A great sculptor like Michelangelo would see a block of marble -- you and I would probably just see the block of marble -- he could see David or Moses in that block of marble and he would chip away and smooth it, until finally, this beautiful statue emerged. But he had the vision first, then he worked to make it happen. So John Paul was saying to these young people, "Be artisans of peace." Dream about how it could be in your home, in your neighborhood, in our city, our nation, the world, then make it happen. Respond to blind violence and hatred with the fascinating power of love. See, that's the way of Jesus.

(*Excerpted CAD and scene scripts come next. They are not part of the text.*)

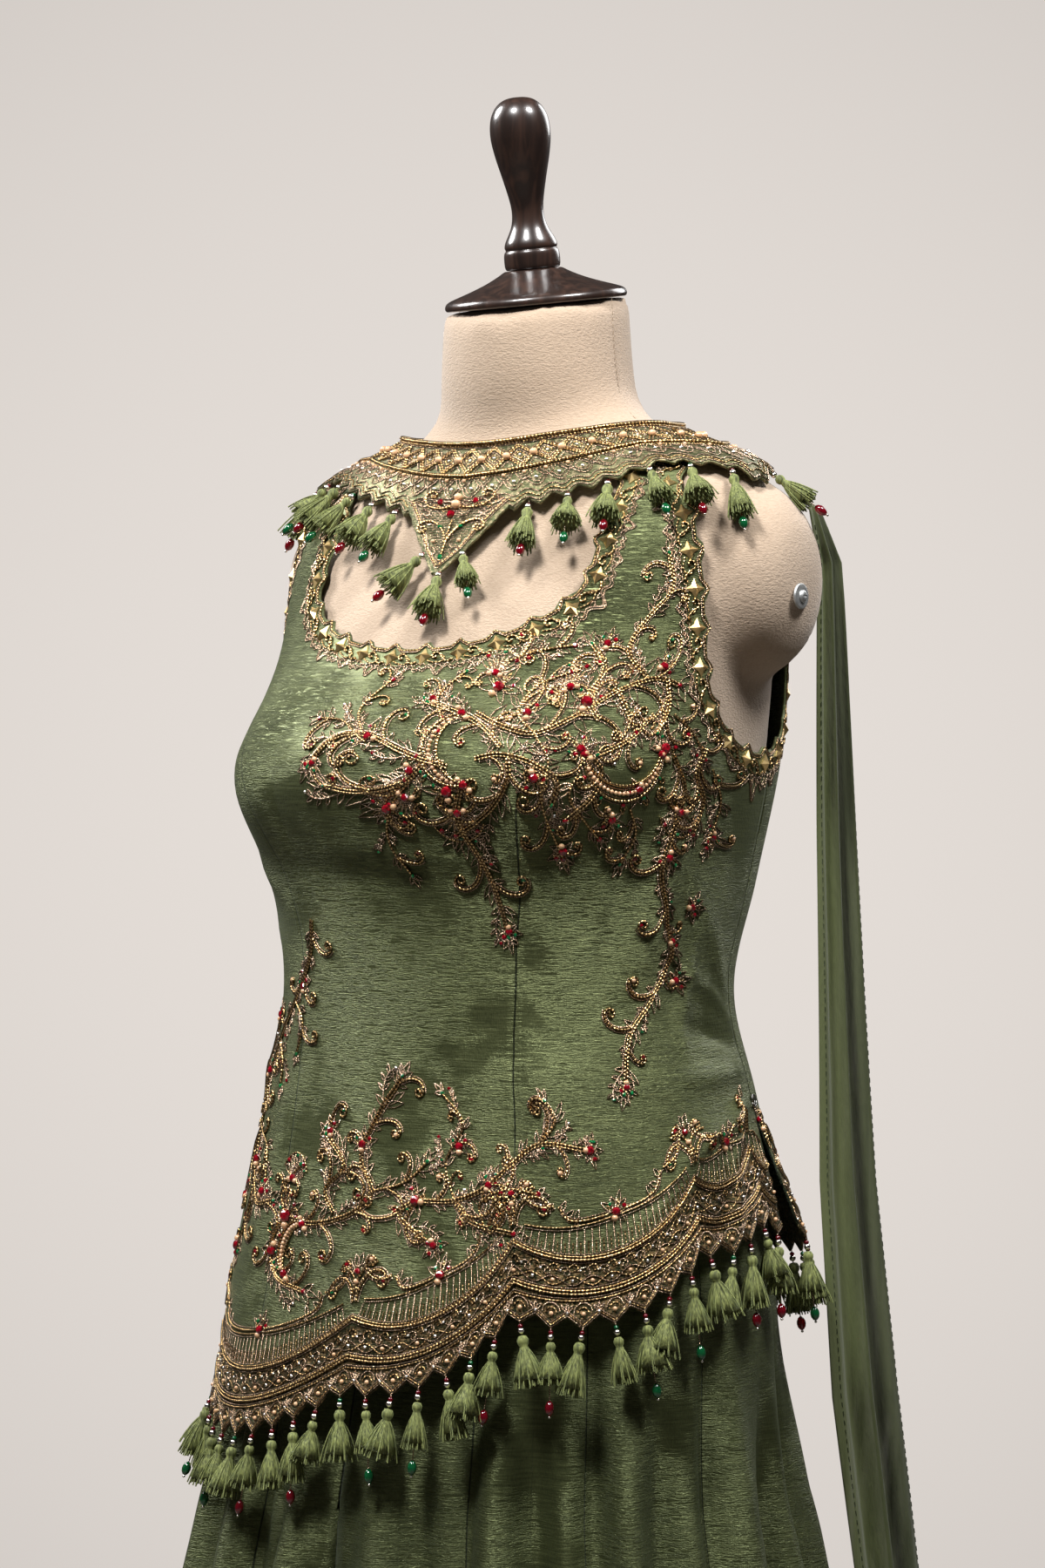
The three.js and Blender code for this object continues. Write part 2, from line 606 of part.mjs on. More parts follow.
function alongHem(side, u, up, out) {
  const angle = THREE.MathUtils.lerp(side.from, side.to, u);
  const z = hemHeight(side.hem, angle) + up;
  const { turn, lift } = side.flare(angle, z);
  return onKurti(angle + turn, levelOf(z), out + lift);
}

function hemBand(side) {
  const inside = CLOTH + SEAM;
  const rows = HEM_ROWS.length - 1;
  const place = (out) => (u, v) => alongHem(side, u, HEM_ROWS[Math.round(v * rows)], out);
  return wall(KURTI_COLUMNS, rows, place(inside + BORDER), place(inside));
}

// The plain solid that the hanging tassels fill, just below the hem
function hemFringe(side) {
  const place = (out) => (u, v) => {
    const edge = alongHem(side, u, 0, out + FRINGE_SWING * v);
    edge.z -= SEAM + (FRINGE_REACH - SEAM) * v;
    return edge;
  };
  return wall(KURTI_COLUMNS, 1, place(FRINGE_DEPTH), place(0));
}

function slitHook() {
  const level = levelOf(SLIT_TOP + 8);
  const seat = onKurti(SIDE_SEAM, level, CLOTH + SEAM + 1.6);
  const foot = onKurti(SIDE_SEAM, level, 0);
  const geometry = new THREE.BoxGeometry(2.4, 8, 5);
  geometry.rotateZ(Math.atan2(seat.y - foot.y, seat.x - foot.x));
  return geometry.translate(seat.x, seat.y, seat.z);
}

// ---- collar ----
function collarEdge(angle, edge) {
  const folded = Math.abs(THREE.MathUtils.radToDeg(Math.atan2(Math.sin(angle), Math.cos(angle))));
  return read(COLLAR_EDGES, 'angle', folded, edge);
}

function collarWall(from, to, inside, outside, grow) {
  const place = (out) => (u, v) => {
    const angle = THREE.MathUtils.lerp(from, to, u);
    const inner = collarEdge(angle, 'inner') - grow;
    return onForm(angle, THREE.MathUtils.lerp(inner, collarEdge(angle, 'outer') + grow, v), out);
  };
  return wall(18, 3, place(outside), place(inside));
}

// The point hangs from the collar's front edge, a triangle on the same surface
function collarPoint() {
  const place = (out) => (u, v) => {
    const angle = (2 * u - 1) * COLLAR_POINT.halfAngle * (1 - 0.94 * v);
    const top = collarEdge(angle, 'outer') + LEVEL_GAP;
    return onForm(angle, THREE.MathUtils.lerp(top, COLLAR_POINT.tip, v), out);
  };
  return wall(6, 4, place(COLLAR_LIFT + COLLAR_CLOTH), place(COLLAR_LIFT));
}

function collarFringe(from, to, reach) {
  const place = (out) => (u, v) => {
    const angle = THREE.MathUtils.lerp(from, to, u);
    return onForm(angle, collarEdge(angle, 'outer') + LEVEL_GAP + reach * v, out + 4 * v);
  };
  return wall(8, 2, place(COLLAR_LIFT + COLLAR_FRINGE), place(COLLAR_LIFT + COLLAR_CLOTH * 0.7));
}

function buildCollar() {
  const seam = rad(90);
  const outside = COLLAR_LIFT + COLLAR_CLOTH;
  add('collar_front', collarWall(-seam + SEAM_TURN, seam - SEAM_TURN, COLLAR_LIFT, outside, 0), zari);
  const toRight = 2 * Math.PI - seam - SEAM_TURN;
  add('collar_back', collarWall(seam + SEAM_TURN, toRight, COLLAR_LIFT, outside, 0), zari);
  add('collar_point', collarPoint(), zari);
  add('collar_tassels_left', collarFringe(rad(24), rad(74), 1.15), thread);
  add('collar_tassels_right', collarFringe(rad(-74), rad(-24), 1.15), thread);
}

// ---- cape ----
function capePoint(u, z, out) {
  const at = (column) => read(CAPE, 'z', z, column);
  const start = new THREE.Vector3(at('frontX'), at('frontY'), z);
  const end = new THREE.Vector3(at('backX'), at('backY'), z);
  const along = end.clone().sub(start).normalize();
  const across = new THREE.Vector3(along.y, -along.x, 0);
  return start.lerp(end, u).addScaledVector(across, at('fold') * Math.sin(2.5 * Math.PI * 2 * u) + out);
}

function cape() {
  const place = (out) => (u, v) => capePoint(u, CAPE[Math.round(v * (CAPE.length - 1))].z, out);
  return wall(10, CAPE.length - 1, place(CAPE_CLOTH / 2), place(-CAPE_CLOTH / 2));
}

// ---- sharara ----
function legSplit(z) {
  return LEG_SPLIT * THREE.MathUtils.clamp((WAISTBAND.bottom - z) / (WAISTBAND.bottom - CROTCH), 0, 1);
}

// A point round the outside of one leg: around runs 0 to 1 from front centre to back centre
function legPoint(side, around, z, out) {
  const at = (column) => read(SHARARA, 'z', z, column);
  const angle = around * Math.PI;
  const exponent = 2 / at('roundness');
  const inner = legSplit(z) + side * (SEAM / 2 + at('corner'));
  const width = at('halfWidth') - side * inner;
  const depth = Math.cos(angle) > 0 ? at('front') : at('back');
  const panel = Math.max(PANEL_EDGES.findLastIndex((edge) => edge <= around && edge < 1), 0);
  const across = (around - PANEL_EDGES[panel]) / (PANEL_EDGES[panel + 1] - PANEL_EDGES[panel]);
  const swing = Math.sin(across * Math.PI) ** 2;
  const fold = at('fold') * (FOLD_DEPTHS[panel] * swing - 0.5) + out;
  const outward = new THREE.Vector2(side * Math.sin(angle) / width, -Math.cos(angle) / depth).normalize();
  return new THREE.Vector3(
    inner + side * width * Math.abs(Math.sin(angle)) ** exponent + outward.x * fold,
    -depth * power(Math.cos(angle), exponent) + outward.y * fold,
    z,
  );
}

function legPanel(side, number) {
  const columns = 4;
  const heights = SHARARA.map((row) => row.z);
  const gap = SEAM / 2 / 500;
  const from = PANEL_EDGES[number] + (number > 0 ? gap : 0);
  const to = PANEL_EDGES[number + 1] - (PANEL_EDGES[number + 1] < 1 ? gap : 0);
  const place = (out) => (u, v) => {
    const share = side > 0 ? u : 1 - u;
    const z = heights[Math.round(v * (heights.length - 1))];
    return legPoint(side, THREE.MathUtils.lerp(from, to, share), z, out);
  };
  return wall(columns, heights.length - 1, place(CLOTH), place(0));
}

// The inner panel closes a leg between its front and back centre seams, from the crotch down
function innerPanel(side) {
  const columns = 8;
  const heights = SHARARA.map((row) => row.z).filter((z) => z <= CROTCH);
  const place = (out) => (u, v) => {
    const z = heights[Math.round(v * (heights.length - 1))] - (v === 0 ? SEAM : 0);
    const share = side > 0 ? u : 1 - u;
    const start = legPoint(side, 0, z, 0);
    const end = legPoint(side, 1, z, 0);
    const y = THREE.MathUtils.lerp(end.y - SEAM - CLOTH, start.y + SEAM + CLOTH, share);
    const edge = Math.abs(2 * share - 1) ** 4;
    const x = legSplit(z) + side * (SEAM / 2 + 0.01 + read(SHARARA, 'z', z, 'corner') * edge + out);
    return new THREE.Vector3(x, y, z);
  };
  return wall(columns, heights.length - 1, place(0), place(CLOTH));
}

function waistband() {
  const place = (out) => (u, v) => {
    const angle = u * 2 * Math.PI * 0.9995;
    const z = THREE.MathUtils.lerp(WAISTBAND.top, WAISTBAND.bottom, v);
    return onForm(angle, levelOf(z), out);
  };
  return wall(40, 1, place(WAIST_EASE + CLOTH), place(WAIST_EASE));
}

function buildSharara() {
  add('sharara_waistband', waistband(), silk);
  for (const [name, side] of [['left', 1], ['right', -1]]) {
    for (let number = 0; number < PANEL_EDGES.length - 1; number += 1) {
      add(`sharara_${name}_panel_${number + 1}`, legPanel(side, number), silk);
    }
    add(`sharara_${name}_inner`, innerPanel(side), silk);
  }
}

buildForm();
buildKurti();
add('kurti_side_hook', slitHook(), paintedSteel);
buildCollar();
add('cape_strip', cape(), chiffon);
buildSharara();

export default group;
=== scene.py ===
"""A sharara suit on a limbless dress form: kurti, collar with a cape strip, and flared trousers.

Metres, +Z up. The wearer faces -Y and the wearer's left is +X. The CAD model is the frame, and
each piece here is made in its place.
"""

import math
from collections import defaultdict
from contextlib import contextmanager

import bmesh
import bpy
import numpy as np
from mathutils import Matrix, Vector


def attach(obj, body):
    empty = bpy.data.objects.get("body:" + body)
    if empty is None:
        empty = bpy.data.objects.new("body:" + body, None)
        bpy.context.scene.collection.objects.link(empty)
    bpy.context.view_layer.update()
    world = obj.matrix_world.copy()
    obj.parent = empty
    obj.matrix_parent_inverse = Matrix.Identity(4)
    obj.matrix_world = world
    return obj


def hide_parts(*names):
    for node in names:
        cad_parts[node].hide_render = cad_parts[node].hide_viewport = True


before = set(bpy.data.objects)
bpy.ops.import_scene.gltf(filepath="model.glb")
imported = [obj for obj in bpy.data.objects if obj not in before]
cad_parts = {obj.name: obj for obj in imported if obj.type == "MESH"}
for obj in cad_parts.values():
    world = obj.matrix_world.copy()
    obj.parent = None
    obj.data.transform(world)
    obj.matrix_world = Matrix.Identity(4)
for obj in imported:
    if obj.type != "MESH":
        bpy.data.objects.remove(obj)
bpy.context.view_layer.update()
scene = bpy.context.scene

# ---- Camera ----
# A long portrait lens at bust height, turned a little to the wearer's left, frames the suit from
# the neck cap down to the upper sharara.
VIEW_TURN = math.radians(35)
VIEW_DISTANCE = 2.2
VIEW_HEIGHT = 1.225
VIEW_ASIDE = 0.008               # the frame's middle is this far to the left of the neck
NECK_Y = 0.027                   # where the neck stands, seen from above

camera = bpy.data.objects.new("camera", bpy.data.cameras.new("camera"))
camera.data.sensor_fit = "VERTICAL"
camera.data.sensor_height = 36
camera.data.lens = 88
camera.location = (VIEW_DISTANCE * math.sin(VIEW_TURN) - VIEW_ASIDE * math.cos(VIEW_TURN),
                   NECK_Y - VIEW_DISTANCE * math.cos(VIEW_TURN) - VIEW_ASIDE * math.sin(VIEW_TURN),
                   VIEW_HEIGHT)
camera.rotation_euler = (math.pi / 2, 0, VIEW_TURN)
scene.collection.objects.link(camera)
scene.camera = camera

# ---- Studio ----
# A pale floor in a pale room that darkens away from its back wall's middle. Soft lights hang high
# in front and on both sides, and a weak one behind. The floor throws little of their light back up.
FLOOR_RADIUS = 2.8
ROOM_COLOUR = (0.80, 0.745, 0.70)
LIGHTS_AIM = Vector((0, 0, 1.15))
LIGHTS = [
    # name, turn in degrees from the wearer's front, distance, height, size, watts
    ("key", 6, 1.3, 3.05, 0.55, 70),
    ("side", 88, 1.15, 2.9, 0.6, 44),
    ("fill", -78, 1.5, 2.5, 0.9, 38),
    ("behind", 175, 2.4, 2.6, 1.4, 26),
]


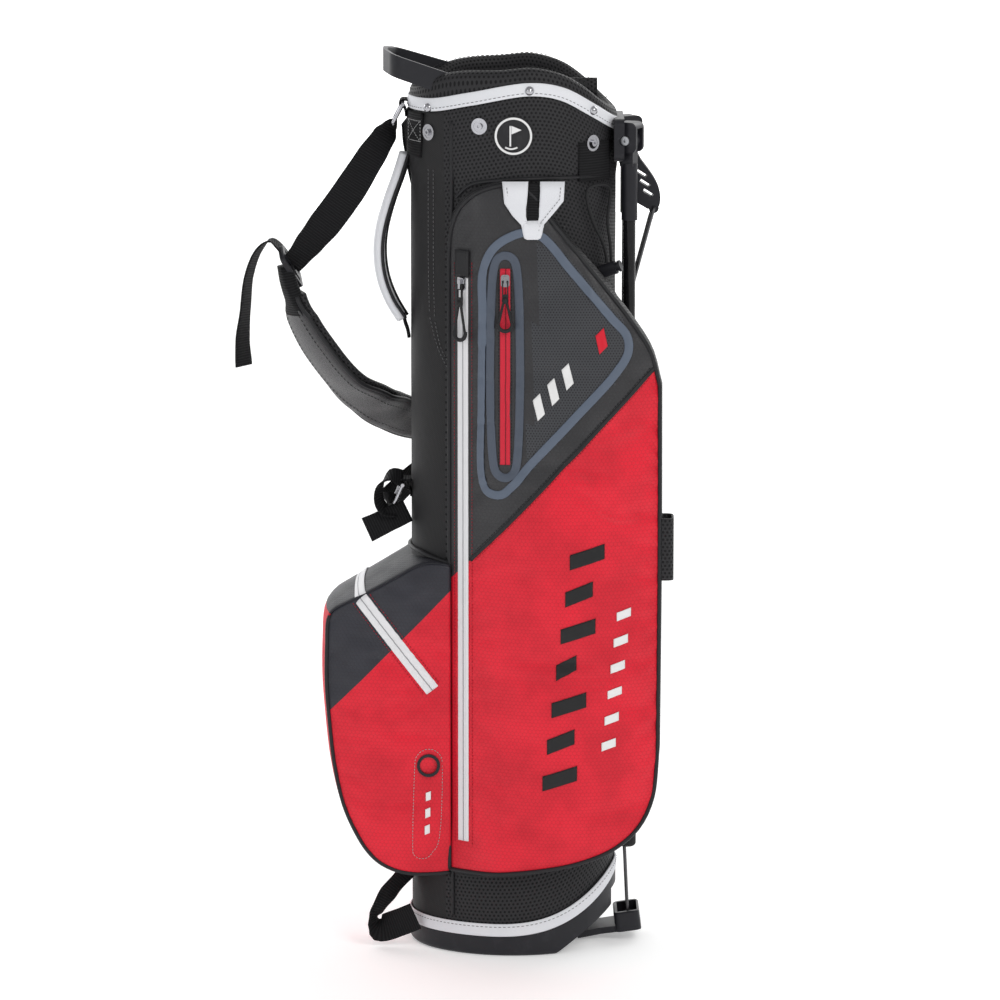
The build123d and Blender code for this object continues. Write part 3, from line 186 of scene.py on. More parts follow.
class Finish:
    """One material: its principled shader's fixed values, and node trees written as sums."""

    def __init__(self, name, colour, rough, metal=0.0, **fixed):
        self.material = bpy.data.materials.new(name)
        self.material.use_nodes = True
        self.tree = self.material.node_tree
        self.shader = self.tree.nodes["Principled BSDF"]
        self.give("Base Color", colour)
        self.give("Roughness", rough)
        self.give("Metallic", metal)
        fixed.setdefault("specular_ior_level", 0.5 if metal else 0.3)
        for key, value in fixed.items():
            self.give(key.replace("_", " ").title().replace("Ior", "IOR"), value)

    def put(self, socket, value):
        if isinstance(value, Link):
            self.tree.links.new(value.socket, socket)
        elif isinstance(value, tuple) and len(value) == 3 and socket.type == "RGBA":
            socket.default_value = (*value, 1.0)
        else:
            socket.default_value = value

    def give(self, name, value):
        self.put(self.shader.inputs[name], value)

    def node(self, kind, settings=None, inputs=None):
        """Any node: settings first, then the values or links of its sockets."""
        made = self.tree.nodes.new(kind)
        for key, value in (settings or {}).items():
            setattr(made, key, value)
        for key, value in (inputs or {}).items():
            self.put(made.inputs[key], value)
        return Outputs(self, made)

    def math(self, operation, *values):
        return self.node("ShaderNodeMath", {"operation": operation}, dict(enumerate(values)))[0]

    def mix(self, mask, low, high):
        """Colour low where mask is 0 and high where it is 1."""
        made = self.node("ShaderNodeMix", {"data_type": "RGBA"})
        for index, value in ((0, mask), (6, low), (7, high)):
            self.put(made.node.inputs[index], value)
        return made[2]

    def cloth(self):
        """Across and along the cloth, in millimetres."""
        parts = self.node("ShaderNodeSeparateXYZ", None, {0: self.node("ShaderNodeUVMap",
                                                                       {"uv_map": "cloth"})["UV"]})
        return parts["X"] / MM, parts["Y"] / MM

    def place(self):
        """x, y and z of the point in the frame, in millimetres."""
        parts = self.node("ShaderNodeSeparateXYZ", None, {0: self.node("ShaderNodeTexCoord")["Object"]})
        return parts["X"] / MM, parts["Y"] / MM, parts["Z"] / MM

    def grain(self, size, detail=2.0, rough=0.5):
        """Noise with lumps of about one size in millimetres, from 0 to 1."""
        spot = self.node("ShaderNodeTexCoord")["Object"]
        inputs = {"Vector": spot, "Scale": 1.0 / (size * MM), "Detail": detail, "Roughness": rough}
        return self.node("ShaderNodeTexNoise", None, inputs)["Fac"]

    def relief(self, height, strength=1.0):
        """Bump from a height in millimetres."""
        inputs = {"Height": height * MM, "Distance": 1.0, "Strength": strength}
        self.give("Normal", self.node("ShaderNodeBump", None, inputs)["Normal"])


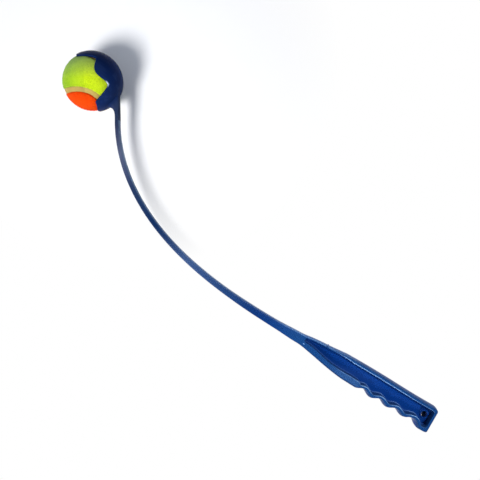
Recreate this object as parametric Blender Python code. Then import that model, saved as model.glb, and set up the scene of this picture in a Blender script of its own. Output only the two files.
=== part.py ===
"""Ball launcher lying on its side with a ball snapped into its cup.

Metres, +Z up. The origin is the centre of the grip's flat butt face. +X runs along the grip
to the arm, +Y is the throwing side with the finger grooves and the mouth of the cup, and +Z is
square to the plane of the arm.
"""

from math import asin, atan2, cos, pi, radians, sin, sqrt

import bmesh
import bpy
from mathutils import Vector

# Ball
BALL_RADIUS = 0.03175
FELT_THICKNESS = 0.0030
FELT_EDGE_DROP = 0.0007
CORE_WALL = 0.0033
SEAM_WIDTH = 0.0056
SEAM_DROP = 0.0007
BALL_GAP = 0.0003
BALL_TURN = (radians(156), radians(-8), radians(102))
SEAM_LOBE_SHARE = 0.8
WELD_DISTANCE = 0.000003
PANEL_STEPS = 32
PANEL_COLUMN_SHARES = (-1.0, -0.9, -0.62, -0.32, 0.0, 0.32, 0.62, 0.9, 1.0)
CORE_SEGMENTS = 24
CORE_RINGS = 5

# Cup
CUP_CLEARANCE = 0.0004
CUP_BACK_WALL = 0.0040
CUP_LIP_WALL = 0.0019
CUP_RINGS = 9
CUP_LIP_STEPS = 4
# Lobes and notches of the cup's edge: angle round its axis from the top prong, angle away from
# its back, and the number of steps from the one before
CUP_EDGE = (
    (radians(0), radians(97), 0),
    (radians(37), radians(94), 4),
    (radians(59), radians(58), 6),
    (radians(89), radians(67), 5),
    (radians(124), radians(53), 6),
    (radians(150), radians(91), 7),
    (radians(180), radians(96), 4),
)
CUP_SIDE_STEP = 0.0303
CUP_REACH = 0.0439
MOUTH_TURN = radians(110.5)

# Neck between the arm and the cup
NECK_PLACE = radians(52)
NECK_SPREAD = radians(20)
NECK_SIDE_FLARE = 0.0035
NECK_AHEAD_SHARE = 1.2
NECK_FLARE_SHARE = 0.6
NECK_STEPS = 10

# Arm
ARM_LENGTH = 0.3430
ARM_TURN = radians(60.5)
ARM_EVEN_BEND_SHARE = 0.19
ARM_BEND_EXPONENT = 2.4
ARM_ROOT_THICKNESS = 0.0130
ARM_TIP_THICKNESS = 0.0058
ARM_HALF_DEPTH = 0.0065
ARM_EDGE_RADIUS = 0.0013
ARM_SIDE_LEAN = radians(10)
ARM_STEPS = 32
# Share of the arm's length, and share of the way from the root's to the tip's thickness
ARM_TAPER_SHARES = (
    (0.0, 0.0), (0.09, 0.39), (0.22, 0.58), (0.30, 0.69), (0.50, 0.82), (0.80, 0.92),
    (1.0, 1.0),
)

# Grip
GRIP_LENGTH = 0.1820
GRIP_BACK = 0.0170
GRIP_FRONT = 0.0170
GRIP_HALF_DEPTH = 0.0130
GRIP_EDGE_RADIUS = 0.0012
GRIP_SIDE_LEAN = radians(17)
BUTT_BACK_CORNER = 0.0042
BUTT_FRONT_CORNER = 0.0022
BUTT_EDGE_ROUND = 0.0016
ROOT_CENTRE = 0.0056
FINGER_PITCH = 0.0227
FINGER_DEPTH = 0.0035
FINGER_FIRST = 0.0163
FINGER_COUNT = 4
SIDE_STEPS = 3
EDGE_STEPS = 3
GRIP_CORNER_STEPS = 6
GROOVE_STEPS = 6
GRIP_STEP = 0.0070
# Share of the grip's length, and share of the way from the grip's to the arm's edge
BACK_SHARES = (
    (0.0, 0.0), (0.57, 0.0), (0.64, 0.02), (0.71, 0.15), (0.785, 0.31), (0.855, 0.53),
    (0.91, 0.73), (1.0, 1.0),
)
FRONT_SHARES = (
    (0.0, 0.0), (0.023, 0.0), (0.085, 0.17), (0.15, 0.23), (0.27, 0.21), (0.40, 0.28),
    (0.49, 0.32), (0.585, 0.33), (0.635, 0.36), (0.71, 0.49), (0.79, 0.65), (0.855, 0.78),
    (0.905, 0.87), (0.955, 0.97), (1.0, 1.0),
)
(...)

We're going to change the world, not through war, not through killing, not through violence or hatred. The way we will change the world and make it the reign of God is through the fascinating power of love. That's what Jesus preached. That's how Jesus lived. That's why he died -- to show us that even being put to death by your enemies out of hatred, you respond with love, "Father, forgive them." That's Jesus and his way.


Now tonight, if we're really serious about making this choice to follow Jesus, we have to decide and reflect upon the reality, we are gifted to make a difference, and the difference we can make is that we can transform our world so that it becomes the reign of God. As we continue with this ceremony, I beg everyone here to [be] fervent in prayer so that the holy spirit really will come down upon these young people, but not just upon them, upon all of us.


So that when we leave the church tonight, we will go out of here convinced that each of us is to be a witness to Jesus and that we are gifted to make a difference in our world, and that if we really live the way of Jesus, we can transform our world so that the reign of God will break forth in its fullness. Isn't that something really worth giving your life for? Tonight you have that opportunity to say yes to Jesus and I hope you will do that with great fervor and great conviction and great determination. All of you are being confirmed by every one of us in this church so that we do leave the church ready to make a difference in our world.